-- Scripts that build objects --
+ + +
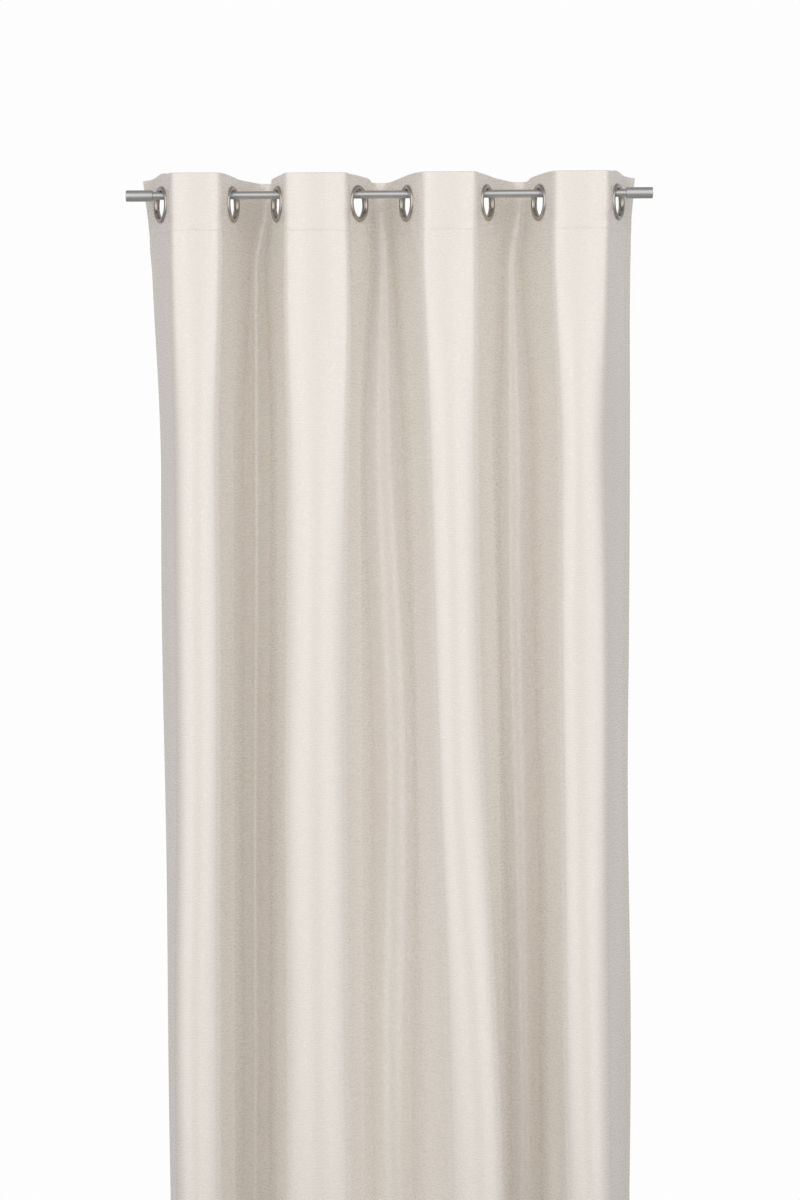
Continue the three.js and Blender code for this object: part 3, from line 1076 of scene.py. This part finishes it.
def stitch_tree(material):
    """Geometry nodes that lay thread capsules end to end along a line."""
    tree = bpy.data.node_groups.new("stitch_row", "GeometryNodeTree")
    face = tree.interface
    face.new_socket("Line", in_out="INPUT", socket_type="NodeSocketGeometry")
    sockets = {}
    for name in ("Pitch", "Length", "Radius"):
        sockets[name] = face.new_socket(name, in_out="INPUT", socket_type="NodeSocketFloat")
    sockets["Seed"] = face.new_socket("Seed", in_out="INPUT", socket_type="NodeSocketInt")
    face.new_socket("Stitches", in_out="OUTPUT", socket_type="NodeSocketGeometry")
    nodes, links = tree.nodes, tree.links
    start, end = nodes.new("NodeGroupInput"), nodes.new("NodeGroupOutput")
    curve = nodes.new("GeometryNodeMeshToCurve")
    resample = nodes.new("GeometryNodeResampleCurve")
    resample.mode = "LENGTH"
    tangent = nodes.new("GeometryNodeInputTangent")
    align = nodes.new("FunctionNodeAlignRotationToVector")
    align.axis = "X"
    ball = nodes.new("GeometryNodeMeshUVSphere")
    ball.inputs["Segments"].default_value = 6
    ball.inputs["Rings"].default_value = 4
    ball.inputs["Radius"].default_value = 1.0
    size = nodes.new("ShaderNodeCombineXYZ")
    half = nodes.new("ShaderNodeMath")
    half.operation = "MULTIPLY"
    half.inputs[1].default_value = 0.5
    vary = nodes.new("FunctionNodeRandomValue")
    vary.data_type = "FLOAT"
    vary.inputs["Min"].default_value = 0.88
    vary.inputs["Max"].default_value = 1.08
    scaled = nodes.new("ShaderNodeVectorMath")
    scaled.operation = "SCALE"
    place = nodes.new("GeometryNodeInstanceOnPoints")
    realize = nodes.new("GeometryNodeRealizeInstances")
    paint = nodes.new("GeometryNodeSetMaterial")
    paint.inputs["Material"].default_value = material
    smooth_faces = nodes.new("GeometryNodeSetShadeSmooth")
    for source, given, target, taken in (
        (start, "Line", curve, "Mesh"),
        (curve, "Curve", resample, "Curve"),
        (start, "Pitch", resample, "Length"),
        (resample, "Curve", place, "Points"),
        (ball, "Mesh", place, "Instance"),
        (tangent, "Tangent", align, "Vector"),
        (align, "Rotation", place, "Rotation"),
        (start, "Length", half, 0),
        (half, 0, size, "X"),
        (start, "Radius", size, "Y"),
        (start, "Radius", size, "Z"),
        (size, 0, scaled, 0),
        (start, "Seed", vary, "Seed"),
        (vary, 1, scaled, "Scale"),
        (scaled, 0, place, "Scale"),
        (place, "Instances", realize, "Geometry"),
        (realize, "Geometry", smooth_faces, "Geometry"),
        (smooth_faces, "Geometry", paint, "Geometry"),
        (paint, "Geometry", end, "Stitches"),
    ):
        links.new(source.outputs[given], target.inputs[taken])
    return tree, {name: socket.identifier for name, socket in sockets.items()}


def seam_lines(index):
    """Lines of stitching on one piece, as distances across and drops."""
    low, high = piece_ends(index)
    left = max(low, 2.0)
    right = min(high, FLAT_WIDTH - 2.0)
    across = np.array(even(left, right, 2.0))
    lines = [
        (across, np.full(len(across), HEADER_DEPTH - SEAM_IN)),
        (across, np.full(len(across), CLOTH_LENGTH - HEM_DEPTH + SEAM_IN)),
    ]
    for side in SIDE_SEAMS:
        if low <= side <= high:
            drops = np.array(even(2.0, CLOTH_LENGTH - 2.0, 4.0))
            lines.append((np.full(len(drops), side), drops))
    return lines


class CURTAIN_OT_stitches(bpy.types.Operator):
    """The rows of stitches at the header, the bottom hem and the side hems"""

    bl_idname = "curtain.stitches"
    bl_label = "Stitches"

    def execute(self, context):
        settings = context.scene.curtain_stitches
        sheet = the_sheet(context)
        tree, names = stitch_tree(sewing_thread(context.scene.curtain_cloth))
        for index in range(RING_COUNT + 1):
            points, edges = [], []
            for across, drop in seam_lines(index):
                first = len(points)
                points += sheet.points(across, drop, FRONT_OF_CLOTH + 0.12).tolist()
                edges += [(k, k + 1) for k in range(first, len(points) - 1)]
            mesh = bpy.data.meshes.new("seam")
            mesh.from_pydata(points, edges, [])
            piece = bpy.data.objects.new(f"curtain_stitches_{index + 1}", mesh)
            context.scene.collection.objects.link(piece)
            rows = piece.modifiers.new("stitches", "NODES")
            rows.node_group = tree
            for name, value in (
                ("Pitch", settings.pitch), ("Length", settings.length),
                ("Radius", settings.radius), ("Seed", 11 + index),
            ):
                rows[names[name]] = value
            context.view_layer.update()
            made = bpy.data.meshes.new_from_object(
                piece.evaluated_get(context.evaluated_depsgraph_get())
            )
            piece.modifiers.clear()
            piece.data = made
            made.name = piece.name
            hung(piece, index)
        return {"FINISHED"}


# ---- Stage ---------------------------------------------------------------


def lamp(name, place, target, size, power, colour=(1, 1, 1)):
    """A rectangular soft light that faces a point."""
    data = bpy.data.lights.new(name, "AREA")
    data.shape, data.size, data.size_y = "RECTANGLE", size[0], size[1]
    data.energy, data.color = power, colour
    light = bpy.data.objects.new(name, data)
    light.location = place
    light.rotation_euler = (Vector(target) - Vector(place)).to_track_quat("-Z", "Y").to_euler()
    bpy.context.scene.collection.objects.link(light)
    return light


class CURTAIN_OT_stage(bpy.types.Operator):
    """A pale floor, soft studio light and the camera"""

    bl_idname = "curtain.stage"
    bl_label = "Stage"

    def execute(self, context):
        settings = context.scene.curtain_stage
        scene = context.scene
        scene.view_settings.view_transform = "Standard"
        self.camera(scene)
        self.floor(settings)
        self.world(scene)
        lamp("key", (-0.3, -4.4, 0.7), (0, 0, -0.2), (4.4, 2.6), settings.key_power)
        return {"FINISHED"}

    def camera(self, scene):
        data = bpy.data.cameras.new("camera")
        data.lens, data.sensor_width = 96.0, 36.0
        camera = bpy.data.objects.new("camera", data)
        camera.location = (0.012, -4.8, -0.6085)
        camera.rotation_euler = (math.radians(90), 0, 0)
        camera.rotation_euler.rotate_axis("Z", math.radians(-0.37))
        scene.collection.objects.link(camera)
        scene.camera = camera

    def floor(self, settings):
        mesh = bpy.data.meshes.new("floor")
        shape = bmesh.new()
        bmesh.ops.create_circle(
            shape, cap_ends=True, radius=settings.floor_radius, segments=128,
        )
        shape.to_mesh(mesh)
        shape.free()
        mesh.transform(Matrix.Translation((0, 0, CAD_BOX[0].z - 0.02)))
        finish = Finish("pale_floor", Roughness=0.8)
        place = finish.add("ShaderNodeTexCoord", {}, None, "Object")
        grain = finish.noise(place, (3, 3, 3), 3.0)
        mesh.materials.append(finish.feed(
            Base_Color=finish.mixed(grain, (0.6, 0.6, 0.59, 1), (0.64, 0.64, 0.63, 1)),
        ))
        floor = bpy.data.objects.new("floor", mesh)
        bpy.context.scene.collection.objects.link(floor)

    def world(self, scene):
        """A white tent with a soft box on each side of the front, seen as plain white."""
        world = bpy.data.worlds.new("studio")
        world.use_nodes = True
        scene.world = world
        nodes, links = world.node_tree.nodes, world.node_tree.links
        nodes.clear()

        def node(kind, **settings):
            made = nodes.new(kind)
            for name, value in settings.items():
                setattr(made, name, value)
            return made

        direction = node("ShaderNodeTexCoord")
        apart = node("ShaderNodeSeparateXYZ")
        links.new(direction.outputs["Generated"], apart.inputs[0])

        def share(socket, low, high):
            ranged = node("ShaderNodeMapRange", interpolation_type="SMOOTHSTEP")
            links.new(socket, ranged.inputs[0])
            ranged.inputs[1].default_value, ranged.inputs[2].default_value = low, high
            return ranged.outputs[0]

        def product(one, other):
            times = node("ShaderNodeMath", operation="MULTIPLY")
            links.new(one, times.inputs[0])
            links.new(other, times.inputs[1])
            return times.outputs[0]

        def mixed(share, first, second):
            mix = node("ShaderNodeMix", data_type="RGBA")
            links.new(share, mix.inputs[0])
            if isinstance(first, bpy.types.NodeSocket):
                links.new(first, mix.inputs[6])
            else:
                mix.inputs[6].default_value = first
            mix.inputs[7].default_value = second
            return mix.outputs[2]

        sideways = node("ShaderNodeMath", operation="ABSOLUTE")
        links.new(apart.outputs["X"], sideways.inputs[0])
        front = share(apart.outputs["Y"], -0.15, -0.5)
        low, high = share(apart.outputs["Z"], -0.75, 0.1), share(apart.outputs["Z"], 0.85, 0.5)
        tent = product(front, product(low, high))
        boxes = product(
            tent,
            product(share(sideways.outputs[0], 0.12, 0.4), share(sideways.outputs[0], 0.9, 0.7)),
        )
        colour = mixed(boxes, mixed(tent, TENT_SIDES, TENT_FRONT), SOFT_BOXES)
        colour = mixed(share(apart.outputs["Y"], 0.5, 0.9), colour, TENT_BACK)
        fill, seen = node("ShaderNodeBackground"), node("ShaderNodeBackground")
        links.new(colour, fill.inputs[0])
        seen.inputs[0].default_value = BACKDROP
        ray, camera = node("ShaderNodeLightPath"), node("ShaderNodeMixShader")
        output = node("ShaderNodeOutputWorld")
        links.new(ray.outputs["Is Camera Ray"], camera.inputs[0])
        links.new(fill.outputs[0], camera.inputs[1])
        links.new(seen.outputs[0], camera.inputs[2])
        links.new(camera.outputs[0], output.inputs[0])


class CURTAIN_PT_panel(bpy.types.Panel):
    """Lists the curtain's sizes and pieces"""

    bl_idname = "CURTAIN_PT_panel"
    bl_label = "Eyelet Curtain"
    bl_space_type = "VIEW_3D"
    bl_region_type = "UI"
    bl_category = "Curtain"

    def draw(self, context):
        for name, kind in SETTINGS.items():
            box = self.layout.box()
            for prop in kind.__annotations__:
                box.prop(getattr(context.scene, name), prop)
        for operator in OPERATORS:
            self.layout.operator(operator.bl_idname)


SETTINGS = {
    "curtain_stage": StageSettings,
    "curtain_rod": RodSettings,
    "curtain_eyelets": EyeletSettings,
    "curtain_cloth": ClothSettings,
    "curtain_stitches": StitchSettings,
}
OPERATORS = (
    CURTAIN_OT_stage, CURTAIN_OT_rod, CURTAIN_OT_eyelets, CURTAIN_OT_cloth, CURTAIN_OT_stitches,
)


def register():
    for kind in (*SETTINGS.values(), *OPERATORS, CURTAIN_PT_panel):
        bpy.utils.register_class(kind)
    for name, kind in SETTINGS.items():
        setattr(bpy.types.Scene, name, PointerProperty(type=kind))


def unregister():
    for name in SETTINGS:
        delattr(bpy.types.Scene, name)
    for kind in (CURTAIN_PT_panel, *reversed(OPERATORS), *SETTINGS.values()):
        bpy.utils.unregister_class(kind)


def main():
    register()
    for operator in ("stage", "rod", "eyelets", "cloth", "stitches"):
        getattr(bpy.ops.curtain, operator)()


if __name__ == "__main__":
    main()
+ + +
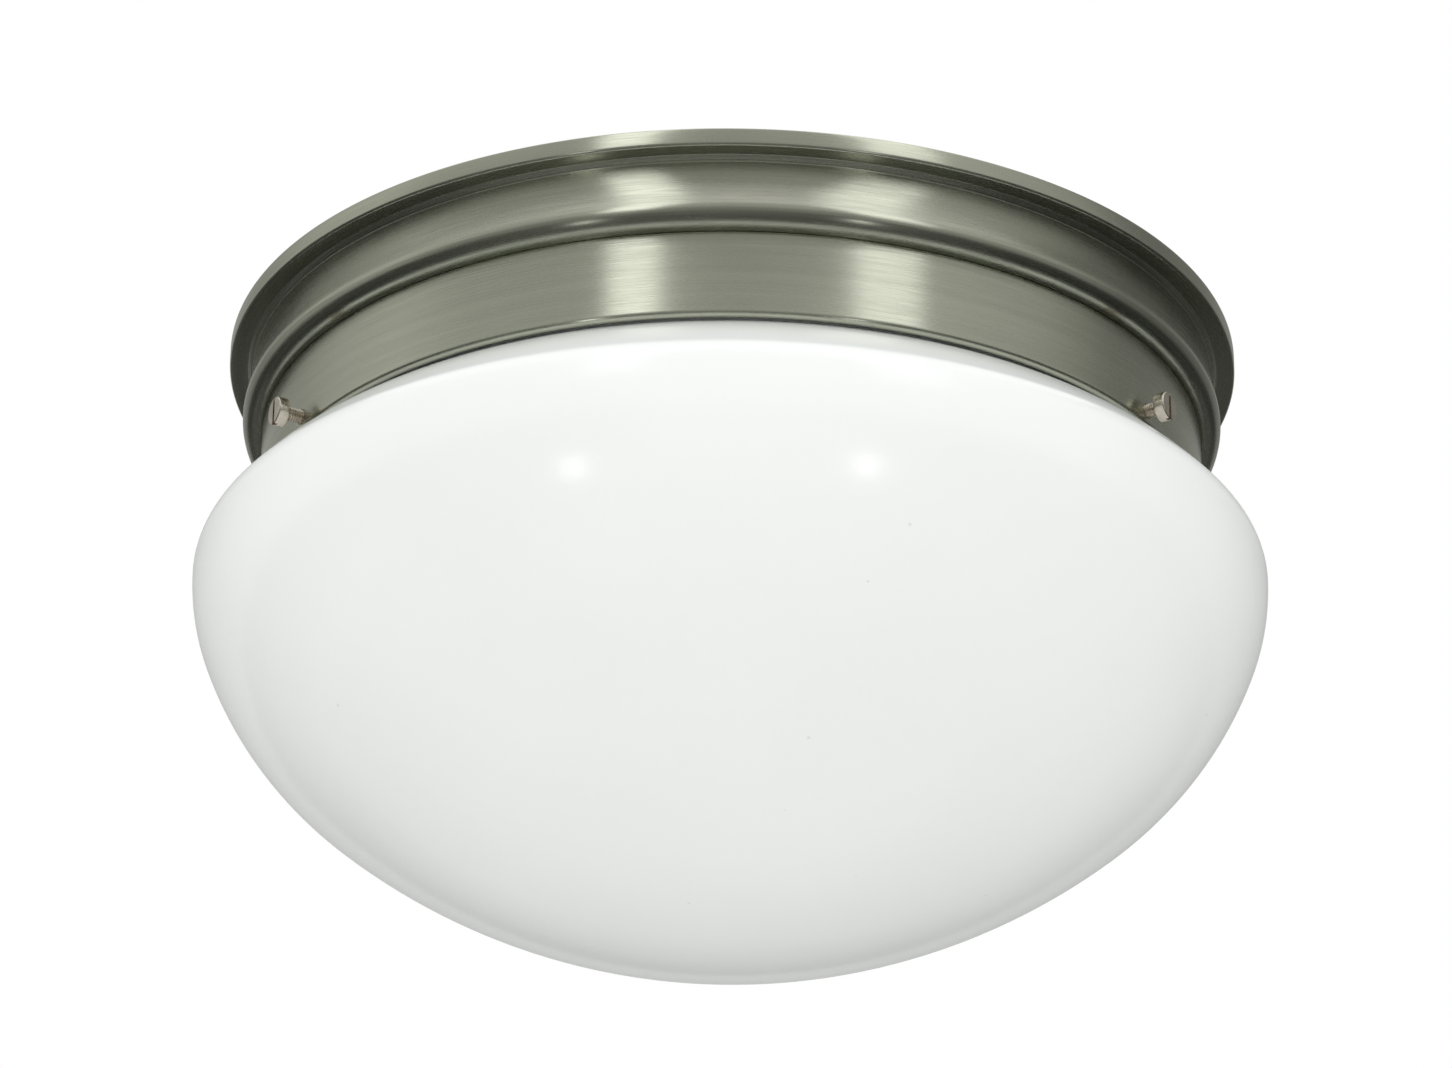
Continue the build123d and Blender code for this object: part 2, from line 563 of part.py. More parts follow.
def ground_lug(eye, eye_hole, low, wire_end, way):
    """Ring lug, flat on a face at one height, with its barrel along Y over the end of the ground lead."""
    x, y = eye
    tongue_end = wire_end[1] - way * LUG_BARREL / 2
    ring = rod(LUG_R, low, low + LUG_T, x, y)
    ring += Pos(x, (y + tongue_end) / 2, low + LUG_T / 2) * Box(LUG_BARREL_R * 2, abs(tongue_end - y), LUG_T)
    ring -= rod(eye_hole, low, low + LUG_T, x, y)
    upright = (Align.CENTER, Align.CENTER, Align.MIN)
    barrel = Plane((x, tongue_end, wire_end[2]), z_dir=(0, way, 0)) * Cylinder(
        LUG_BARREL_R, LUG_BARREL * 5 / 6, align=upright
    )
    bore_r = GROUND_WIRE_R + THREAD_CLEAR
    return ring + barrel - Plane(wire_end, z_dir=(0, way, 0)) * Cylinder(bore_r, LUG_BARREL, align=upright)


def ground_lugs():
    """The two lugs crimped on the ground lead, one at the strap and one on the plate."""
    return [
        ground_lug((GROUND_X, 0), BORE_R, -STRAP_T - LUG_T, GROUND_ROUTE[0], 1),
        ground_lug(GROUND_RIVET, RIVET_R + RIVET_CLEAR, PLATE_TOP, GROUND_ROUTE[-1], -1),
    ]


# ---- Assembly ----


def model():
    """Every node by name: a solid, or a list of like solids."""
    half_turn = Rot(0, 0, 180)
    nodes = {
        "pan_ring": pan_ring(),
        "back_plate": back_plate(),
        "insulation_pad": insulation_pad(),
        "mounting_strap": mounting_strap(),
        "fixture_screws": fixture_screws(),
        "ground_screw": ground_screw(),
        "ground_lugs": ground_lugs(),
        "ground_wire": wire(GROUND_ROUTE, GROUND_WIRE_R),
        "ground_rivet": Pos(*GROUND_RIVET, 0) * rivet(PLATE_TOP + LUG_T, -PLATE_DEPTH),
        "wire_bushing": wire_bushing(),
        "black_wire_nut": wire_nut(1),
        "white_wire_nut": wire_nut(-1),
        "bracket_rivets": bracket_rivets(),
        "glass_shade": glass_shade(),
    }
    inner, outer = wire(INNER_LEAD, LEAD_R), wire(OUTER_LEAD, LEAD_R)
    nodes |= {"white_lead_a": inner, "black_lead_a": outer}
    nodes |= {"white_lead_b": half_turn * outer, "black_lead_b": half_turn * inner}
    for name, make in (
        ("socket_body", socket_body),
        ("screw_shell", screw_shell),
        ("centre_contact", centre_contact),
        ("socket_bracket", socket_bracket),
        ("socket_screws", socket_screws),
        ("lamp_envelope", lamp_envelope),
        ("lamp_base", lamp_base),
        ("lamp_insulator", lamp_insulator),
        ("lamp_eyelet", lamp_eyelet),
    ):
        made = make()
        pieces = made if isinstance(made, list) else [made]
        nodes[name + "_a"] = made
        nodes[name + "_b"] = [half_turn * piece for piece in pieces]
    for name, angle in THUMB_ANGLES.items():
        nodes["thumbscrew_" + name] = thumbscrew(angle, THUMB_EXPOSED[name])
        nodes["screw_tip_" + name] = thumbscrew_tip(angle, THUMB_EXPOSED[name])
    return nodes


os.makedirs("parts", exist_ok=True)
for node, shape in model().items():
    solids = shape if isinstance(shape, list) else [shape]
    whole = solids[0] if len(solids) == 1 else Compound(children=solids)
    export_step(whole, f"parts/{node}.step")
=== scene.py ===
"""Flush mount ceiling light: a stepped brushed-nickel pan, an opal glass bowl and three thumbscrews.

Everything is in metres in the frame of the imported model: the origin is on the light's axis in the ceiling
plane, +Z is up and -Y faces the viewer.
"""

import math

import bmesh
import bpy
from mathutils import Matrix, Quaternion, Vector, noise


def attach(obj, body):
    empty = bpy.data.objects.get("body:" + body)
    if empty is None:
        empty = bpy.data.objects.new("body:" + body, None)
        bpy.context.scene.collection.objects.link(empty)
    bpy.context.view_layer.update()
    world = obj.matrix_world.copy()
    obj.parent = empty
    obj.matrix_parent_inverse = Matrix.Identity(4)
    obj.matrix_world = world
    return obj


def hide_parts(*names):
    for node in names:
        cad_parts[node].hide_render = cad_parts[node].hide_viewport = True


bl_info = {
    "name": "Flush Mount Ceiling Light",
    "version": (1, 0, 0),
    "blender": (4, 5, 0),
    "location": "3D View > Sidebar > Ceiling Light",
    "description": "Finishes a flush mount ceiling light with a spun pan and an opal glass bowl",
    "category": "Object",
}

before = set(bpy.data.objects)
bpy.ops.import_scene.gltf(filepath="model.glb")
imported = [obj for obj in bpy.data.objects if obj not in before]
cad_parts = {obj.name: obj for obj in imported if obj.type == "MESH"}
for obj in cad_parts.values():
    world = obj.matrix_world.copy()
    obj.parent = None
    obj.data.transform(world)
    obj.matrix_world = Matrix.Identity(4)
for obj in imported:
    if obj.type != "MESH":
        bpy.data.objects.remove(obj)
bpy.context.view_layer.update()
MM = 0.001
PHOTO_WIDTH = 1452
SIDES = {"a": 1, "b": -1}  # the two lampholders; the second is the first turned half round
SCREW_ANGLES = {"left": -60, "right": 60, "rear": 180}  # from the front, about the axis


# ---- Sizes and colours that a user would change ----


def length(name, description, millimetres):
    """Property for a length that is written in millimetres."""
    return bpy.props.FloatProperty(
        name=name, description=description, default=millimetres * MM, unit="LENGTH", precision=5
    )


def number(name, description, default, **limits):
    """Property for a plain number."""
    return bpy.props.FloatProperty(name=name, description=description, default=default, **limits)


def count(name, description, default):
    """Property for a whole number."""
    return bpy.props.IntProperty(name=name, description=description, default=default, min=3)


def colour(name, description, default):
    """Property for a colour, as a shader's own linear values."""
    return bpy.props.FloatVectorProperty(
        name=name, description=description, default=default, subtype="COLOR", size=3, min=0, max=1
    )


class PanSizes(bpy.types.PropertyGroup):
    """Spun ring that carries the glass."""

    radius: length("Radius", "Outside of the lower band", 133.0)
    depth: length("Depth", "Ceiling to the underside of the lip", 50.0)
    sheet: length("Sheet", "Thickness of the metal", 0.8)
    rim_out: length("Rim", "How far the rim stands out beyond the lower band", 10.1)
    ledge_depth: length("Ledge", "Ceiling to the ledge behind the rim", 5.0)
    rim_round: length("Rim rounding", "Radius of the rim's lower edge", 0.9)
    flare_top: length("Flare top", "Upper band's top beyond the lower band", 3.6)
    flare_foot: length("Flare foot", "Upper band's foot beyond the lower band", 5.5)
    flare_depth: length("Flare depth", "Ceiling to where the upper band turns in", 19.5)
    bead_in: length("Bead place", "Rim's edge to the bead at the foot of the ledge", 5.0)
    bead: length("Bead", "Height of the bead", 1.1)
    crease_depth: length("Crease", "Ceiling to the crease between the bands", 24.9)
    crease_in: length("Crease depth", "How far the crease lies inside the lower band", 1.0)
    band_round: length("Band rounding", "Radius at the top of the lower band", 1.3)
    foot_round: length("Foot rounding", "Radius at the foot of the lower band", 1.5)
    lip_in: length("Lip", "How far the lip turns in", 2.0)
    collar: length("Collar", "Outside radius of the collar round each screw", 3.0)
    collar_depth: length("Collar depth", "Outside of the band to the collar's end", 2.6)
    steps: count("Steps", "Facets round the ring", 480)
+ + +
-- Problem statement --
Transcribe exactly, and only, the lines beginning at the line containing "name] = thumbscrew_tip(angle, THUMB_EXPOSED[name])" and ending at the line containing "obj.matrix_world = world", both inclusive.

-- Solution below --
        nodes["screw_tip_" + name] = thumbscrew_tip(angle, THUMB_EXPOSED[name])
    return nodes


os.makedirs("parts", exist_ok=True)
for node, shape in model().items():
    solids = shape if isinstance(shape, list) else [shape]
    whole = solids[0] if len(solids) == 1 else Compound(children=solids)
    export_step(whole, f"parts/{node}.step")
=== scene.py ===
"""Flush mount ceiling light: a stepped brushed-nickel pan, an opal glass bowl and three thumbscrews.

Everything is in metres in the frame of the imported model: the origin is on the light's axis in the ceiling
plane, +Z is up and -Y faces the viewer.
"""

import math

import bmesh
import bpy
from mathutils import Matrix, Quaternion, Vector, noise


def attach(obj, body):
    empty = bpy.data.objects.get("body:" + body)
    if empty is None:
        empty = bpy.data.objects.new("body:" + body, None)
        bpy.context.scene.collection.objects.link(empty)
    bpy.context.view_layer.update()
    world = obj.matrix_world.copy()
    obj.parent = empty
    obj.matrix_parent_inverse = Matrix.Identity(4)
    obj.matrix_world = world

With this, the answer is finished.